Twentieth Circuit State Attorney Amira Fox, appearing on behalf of the Florida Prosecuting Attorneys
Association, said that her organization believed the proposal was a compromise because they don’t believe there should even be a rule governing speedy trials in Florida, in part, because the right is already guaranteed under the state and federal constitutions.
“There are already existing protections. The defendant could make a motion for dismissal based on constitutional speedy trial, due process,” said Fox. “And we think the statute of limitations is what the Legislature put into place to say, ‘you have this amount of time to try this case.’”
Fox added, “And, certainly, in cases involving death, they’ve chosen to put in, ‘you have an unlimited amount of time to try this case.’”
Advocating for going beyond the court’s proposal, Fox said prosecutors would like to see the speedy trial clock start ticking at the time they file a charging document as opposed to when law enforcement arrests the accused. Defendants who haven’t been charged would be released from jail within 40 days, she added.

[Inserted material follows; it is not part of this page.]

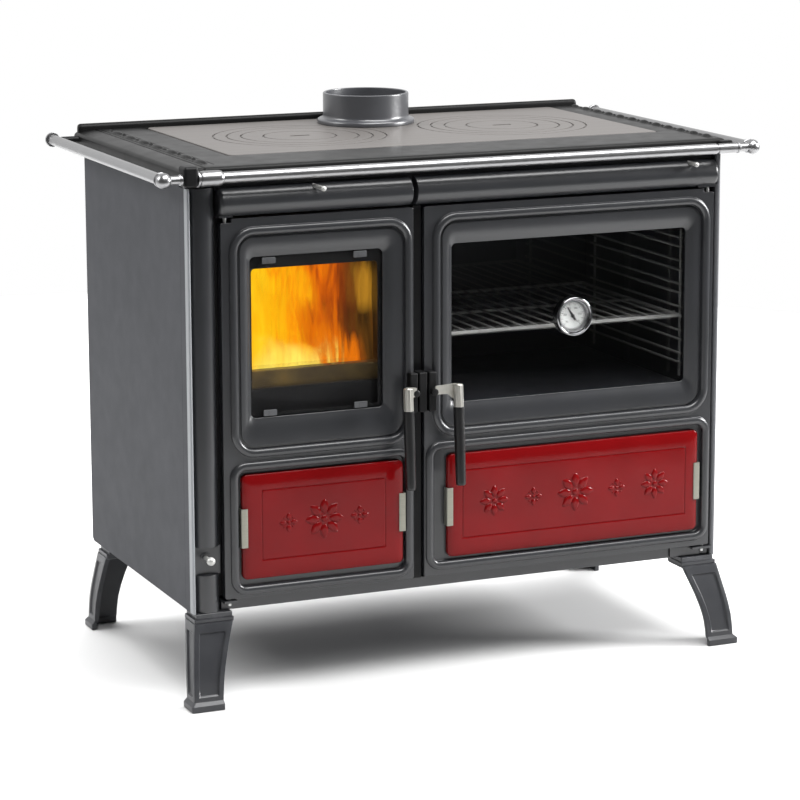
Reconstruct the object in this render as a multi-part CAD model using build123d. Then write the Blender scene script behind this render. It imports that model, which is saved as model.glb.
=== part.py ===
from build123d import *
import os
from math import sin, cos, radians

# Wood cookstove: cast front with two full-height doors, glazed firebox at the
# left, glazed oven at the right, cast hob with rear upstand and flue collar,
# chromed towel rail on three sides, four splayed cast legs.
# Layout axes while drawing: X to the right, Y to the back (0 = face plane of
# the doors), Z up from the floor.  Everything is moved by SHIFT_Y at export so
# that the origin is at the middle of the footprint, on the floor.

# ---------------------------------------------------------------- dimensions
HALF_W = 475.0                   # half width of the casing
SIDE_Y0, SIDE_Y1 = 38.2, 530.0   # side panels, front to back
FLOOR_Z = 139.0                  # underside of the casing
HOB_Z0, HOB_Z = 836.0, 860.0     # hob casting: underside, cooking surface
HOB_HALF = 482.0
HOB_Y0, HOB_Y1 = -3.0, 562.0
LIP_Z = 871.0                    # rear upstand
PLATE_X0, PLATE_X1, PLATE_Y0, PLATE_Y1 = -360.0, 422.0, 120.0, 545.0
FLUE_X, FLUE_Y, FLUE_R, FLUE_BORE_R = 19.0, 458.0, 75.0, 70.0
FLUE_FLANGE_R, FLUE_TOP = 85.0, 914.0
RING_X, RING_DX, RING_Y = 31.0, 189.0, 325.0   # cooking zones, either side of the middle
RING_RADII = (62.0, 100.0, 124.0, 147.0)

DOOR_Z0, DOOR_Z1, DOOR_T = 158.0, 776.0, 16.0
FD_X0, FD_X1 = -421.0, -90.0     # fire door
OD_X0, OD_X1 = -71.5, 462.0      # oven door
FD_AXIS_X, OD_AXIS_X, AXIS_Y = -412.0, 452.0, 6.0
PIN_R, PIN_CLR = 3.0, 0.05

FIRE_WIN = (-370.0, -141.5, 450.5, 711.5)    # x0, x1, z0, z1 of the openings
OVEN_WIN = (-19.0, 413.0, 447.0, 711.0)
FIRE_RIBS = ((-408.0, -92.0, 388.0, 762.0, 42.0), (-411.0, -92.0, 163.0, 382.0, 27.0))
OVEN_RIBS = ((-57.0, 455.0, 392.0, 764.0, 42.0), (-69.5, 459.5, 168.0, 386.0, 27.0))
FIRE_TILE = (-391.0, -110.0, 188.0, 361.0)
OVEN_TILE = (-30.0, 437.0, 188.0, 362.0)
BEAD_W, BEAD_H = 14.0, 6.0
TILE_Y0, TILE_Y1 = -4.5, 6.0

GLASS_Y0, GLASS_T = 9.0, 4.0
SHELL_Y, SHEET = 22.3, 3.0       # front edge and wall of firebox and oven
SEAL_T, SEAL_W = 6.0, 9.0

RAIL_R, RAIL_Y, RAIL_Z = 9.0, -22.0, 845.0
SIDE_RAIL_X, BALL_R, RAIL_BACK_Y = 521.0, 12.5, 572.0

LATCH_Z = 475.0
FH_X, OH_X = -97.5, -64.5        # latch spindles
FSOCK_X, OSOCK_X = -115.0, -26.0 # grip sockets
SPINDLE_R, SPINDLE_CLR = 4.0, 0.05
GRIP_Y, GRIP_TILT, GRIP_LEN = -34.0, 4.0, 130.0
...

But sitting in jail awaiting a charge for 40 days will do damage enough, said Jude Faccidomo of Miami, on behalf of the Florida Association of Criminal Defense Lawyers.
“Let’s keep in mind that 40 days, especially for indigent defendants, is a lifetime,” said Faccidomo. “You can lose housing, you can lose employment, you can lose custody of your children.”
Justice Charles Canady pushed back on Faccidomo and said the defendant wouldn’t have a trial within 40 days regardless of when the speedy trial clock began, whether at arrest or at charge.
“Understandable, but at least there’s been a determination by the State Attorney’s Office that this is a case [worth] prosecuting,” said Faccidomo. “If we change it to upon the filing [of the charge], and a prosecutor just doesn’t get
around to it, that person is subject to that prosecution for the extent of the statute of limitations. So, I think that’s a very real problem.”